TO BE DONE: Locate each line of the material that contains "joints", then return it.

___ PROVIDED MATERIAL

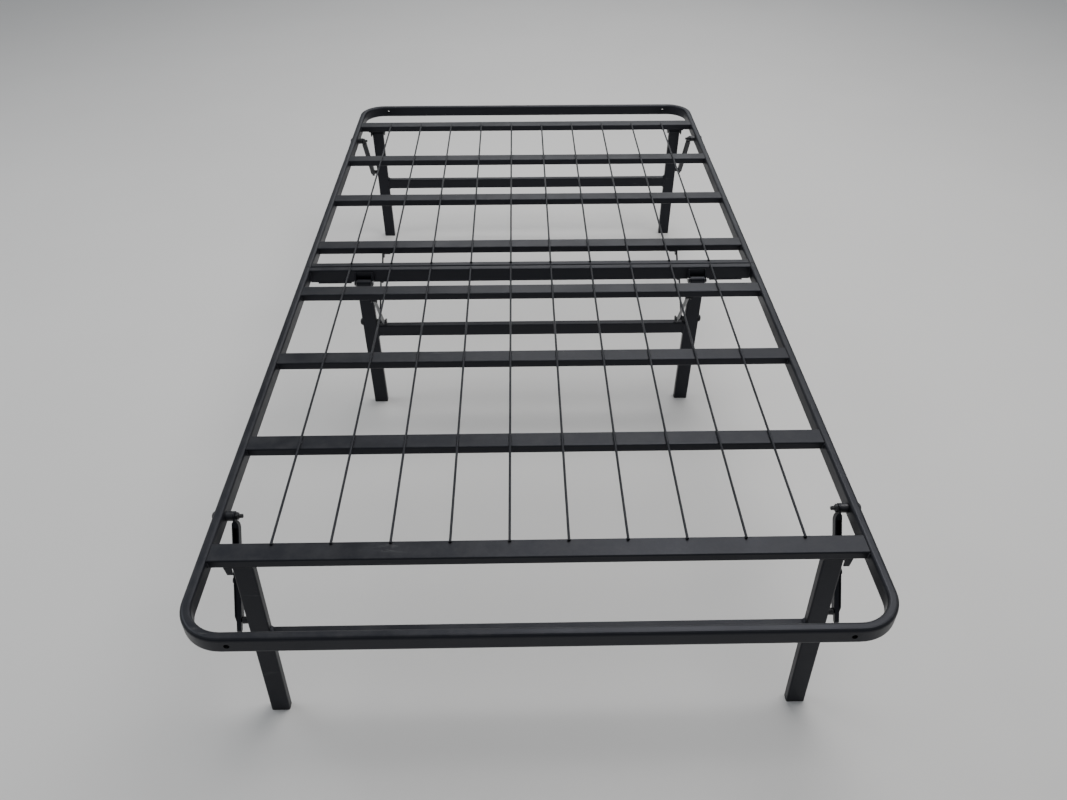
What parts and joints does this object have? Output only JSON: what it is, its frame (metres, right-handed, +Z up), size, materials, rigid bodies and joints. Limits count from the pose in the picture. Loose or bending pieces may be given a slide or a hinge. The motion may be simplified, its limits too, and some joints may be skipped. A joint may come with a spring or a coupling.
{
  "type": "folding bed frame",
  "caption": "Folding metal platform bed frame with hinged slatted halves, a wire deck and folding leg frames with knee braces.",
  "frame": {"origin": "on the floor, under the middle of the whole frame's box", "axes": "+X across the bed, +Y along the bed towards the head end, +Z up; the foot end faces -Y"},
  "size_m": [0.977, 1.905, 0.36],
  "materials": {
    "frame_paint": "satin near-black powder coat with a faint grain",
    "wire_paint": "satin near-black powder coat over wire",
    "bracket_paint": "satin near-black powder coat over folded sheet",
    "fastener_steel": "black oxide steel with worn edges",
    "pin_steel": "dull zinc-plated steel",
    "spring_steel": "dull zinc-plated spring wire",
    "foot_plastic": "matte black polyethylene"
  },
  "bodies": {
    "foot_half": {"foot_rail": "frame_paint", "foot_fold_bar": "frame_paint", "foot_slat_1": "frame_paint", "foot_slat_2": "frame_paint", "foot_slat_3": "frame_paint", "foot_slat_4": "frame_paint", "foot_wires": "wire_paint", "foot_leg_bracket_left": "bracket_paint", "foot_leg_bracket_right": "bracket_paint", "mid_leg_bracket_left": "bracket_paint", "mid_leg_bracket_right": "bracket_paint", "foot_hinge_leaf_left": "bracket_paint", "foot_hinge_leaf_right": "bracket_paint", "hinge_pin_left": "pin_steel", "hinge_pin_right": "pin_steel", "foot_brace_bolts": "fastener_steel", "foot_brace_nuts": "fastener_steel", "foot_brace_spacers": "fastener_steel", "foot_leg_pins": "pin_steel", "mid_leg_pins": "pin_steel", "spring_anchors": "fastener_steel", "centre_spring_left": "spring_steel", "centre_spring_right": "spring_steel"},
    "head_half": {"head_rail": "frame_paint", "head_fold_bar": "frame_paint", "head_slat_1": "frame_paint", "head_slat_2": "frame_paint", "head_slat_3": "frame_paint", "head_slat_4": "frame_paint", "head_wires": "wire_paint", "head_leg_bracket_left": "bracket_paint", "head_leg_bracket_right": "bracket_paint", "head_hinge_leaf_left": "bracket_paint", "head_hinge_leaf_right": "bracket_paint", "head_brace_bolts": "fastener_steel", "head_brace_nuts": "fastener_steel", "head_brace_spacers": "fastener_steel", "head_leg_pins": "pin_steel", "centre_link_brackets": "bracket_paint"},
    "foot_legs": {"foot_leg_left": "frame_paint", "foot_leg_right": "frame_paint", "foot_crossbar": "frame_paint", "foot_leg_caps": "foot_plastic", "foot_leg_bolts": "fastener_steel"},
    "mid_legs": {"mid_leg_left": "frame_paint", "mid_leg_right": "frame_paint", "mid_crossbar": "frame_paint", "mid_leg_caps": "foot_plastic", "mid_leg_bolts": "fastener_steel"},
    "head_legs": {"head_leg_left": "frame_paint", "head_leg_right": "frame_paint", "head_crossbar": "frame_paint", "head_leg_caps": "foot_plastic", "head_leg_bolts": "fastener_steel"},
    "foot_arms": {"foot_brace_arms": "bracket_paint"},
    "foot_links": {"foot_brace_links": "bracket_paint"},
    "head_arms": {"head_brace_arms": "bracket_paint"},
    "head_links": {"head_brace_links": "bracket_paint"},
    "far_links": {"centre_far_links": "bracket_paint"},
    "leg_links": {"centre_leg_links": "bracket_paint"}
  },
  "joints": [
    {"name": "deck_fold", "type": "hinge", "parent": "foot_half", "child": "head_half", "pos_m": [0, 0, 0.321], "axis": [-1, 0, 0], "range_deg": [0, 180]},
    {"name": "foot_legs_fold", "type": "hinge", "parent": "foot_half", "child": "foot_legs", "pos_m": [0, -0.8025, 0.331], "axis": [1, 0, 0], "range_deg": [0, 93.01]},
    {"name": "mid_legs_fold", "type": "hinge", "parent": "foot_half", "child": "mid_legs", "pos_m": [0, -0.027, 0.331], "axis": [-1, 0, 0], "range_deg": [0, 93.51], "deforming": ["centre_spring_left", "centre_spring_right"]},
    {"name": "head_legs_fold", "type": "hinge", "parent": "head_half", "child": "head_legs", "pos_m": [0, 0.8025, 0.331], "axis": [-1, 0, 0], "range_deg": [0, 93.01]},
    {"name": "foot_arm_swing", "type": "hinge", "parent": "foot_half", "child": "foot_arms", "pos_m": [0, -0.7185, 0.342], "axis": [1, 0, 0], "range_deg": [0, 119.33]},
    {"name": "foot_knee_bend", "type": "hinge", "parent": "foot_arms", "child": "foot_links", "pos_m": [0, -0.77397, 0.26161], "axis": [-1, 0, 0], "range_deg": [0, 172.86]},
    {"name": "head_arm_swing", "type": "hinge", "parent": "head_half", "child": "head_arms", "pos_m": [0, 0.7185, 0.342], "axis": [-1, 0, 0], "range_deg": [0, 119.33]},
    {"name": "head_knee_bend", "type": "hinge", "parent": "head_arms", "child": "head_links", "pos_m": [0, 0.77397, 0.26161], "axis": [1, 0, 0], "range_deg": [0, 172.86]},
    {"name": "far_link_swing", "type": "hinge", "parent": "head_half", "child": "far_links", "pos_m": [0, 0.097, 0.329], "axis": [-1, 0, 0], "range_deg": [0, 36.23]},
    {"name": "leg_link_swing", "type": "hinge", "parent": "mid_legs", "child": "leg_links", "pos_m": [0, -0.02083, 0.23019], "axis": [1, 0, 0], "range_deg": [0, 44.86]}
  ],
  "couplings": [
    {"joint": "foot_legs_fold", "follows": "deck_fold", "ratio": 0.51667},
    {"joint": "mid_legs_fold", "follows": "deck_fold", "ratio": 0.51944},
    {"joint": "head_legs_fold", "follows": "deck_fold", "ratio": 0.51667},
    {"joint": "foot_arm_swing", "follows": "deck_fold", "ratio": 0.66289},
    {"joint": "foot_knee_bend", "follows": "deck_fold", "ratio": 0.96024},
    {"joint": "head_arm_swing", "follows": "deck_fold", "ratio": 0.66289},
    {"joint": "head_knee_bend", "follows": "deck_fold", "ratio": 0.96024},
    {"joint": "far_link_swing", "follows": "deck_fold", "ratio": 0.20121},
    {"joint": "leg_link_swing", "follows": "deck_fold", "ratio": 0.24915}
  ]
}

______

CORRECT RESULT:
What parts and joints does this object have? Output only JSON: what it is, its frame (metres, right-handed, +Z up), size, materials, rigid bodies and joints. Limits count from the pose in the picture. Loose or bending pieces may be given a slide or a hinge. The motion may be simplified, its limits too, and some joints may be skipped. A joint may come with a spring or a coupling.
  "joints": [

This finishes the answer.